La leggenda racconta che il suo corpo fu portato dagli angeli sul monte Sinai, il “monte di Mosè”, anche altrimenti conosciuto come il “monte di Caterina” (in ebraico “Gebel Katherin”). In questo modo, da quel giorno, a scanso di qualsiasi ulteriore equivoco teologico, i cristiani avrebbero ricordato che in quel luogo la voce di Dio non fu solo rivolta al profeta maschio Mosé, ma anche alla santa donna Caterina. Perché Cristo, incarnazione della Parola di Dio, parla al cuore di uomini e donne indistintamente. Tutta la storia dei santi e delle sante della Chiesa ne dà testimonianza a chi voglia intenderlo.
La capacità di Caterina di resistere al potere di Massimino è una testimonianza viva di ciò che una donna può fare quando rifiuta di essere trattata come un oggetto, come una proprietà, come una pedina nelle mani di chi cerca di esercitare su di lei il proprio controllo. Caterina, infatti, affrontò una delle forme più crudeli di violenza: la violenza spirituale, quella che voleva minare la sua fede e il suo senso di identità. Ella fu coraggiosa, una vera Grifondoro: subì il martirio.
Caterina rappresenta, in questo modo, tutte le donne che oggi si trovano a dover fare i conti con una violenza che cerca di costringerle a rinunciare a se stesse per adattarsi alle aspettative della società.
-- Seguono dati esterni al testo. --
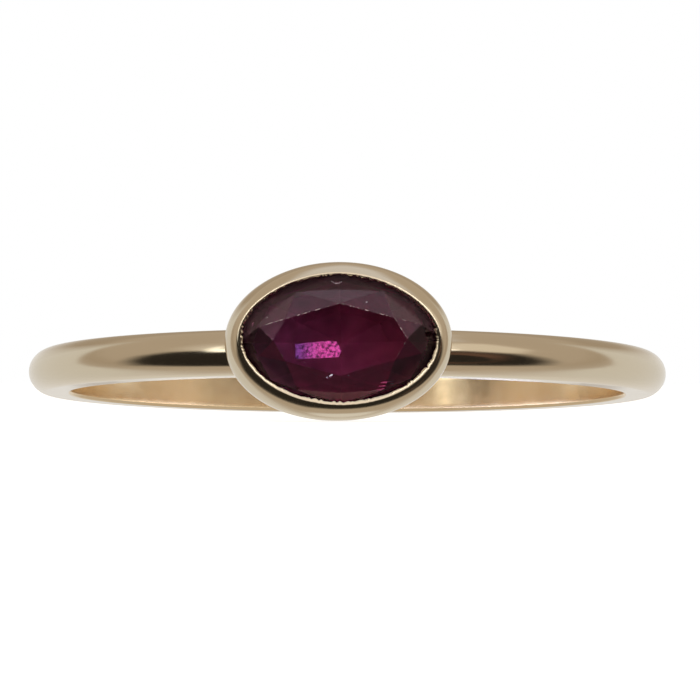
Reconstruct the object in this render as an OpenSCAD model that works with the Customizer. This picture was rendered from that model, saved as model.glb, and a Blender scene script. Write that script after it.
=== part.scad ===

La sua vita, oltre che un esempio di fede sincera ed incrollabile rappresenta una testimonianza di vera forza; quella forza di cui si diventa capaci quando l’amore verso la verità, coltivato senza ricorso alla violenza e alla sopraffazione, alberga in un cuore umano, maschile o femminile che sia.
Che la patrona dei filosofi sia un esempio per tutti noi che commemoriamo oggi tutte le donne vittime di violenza.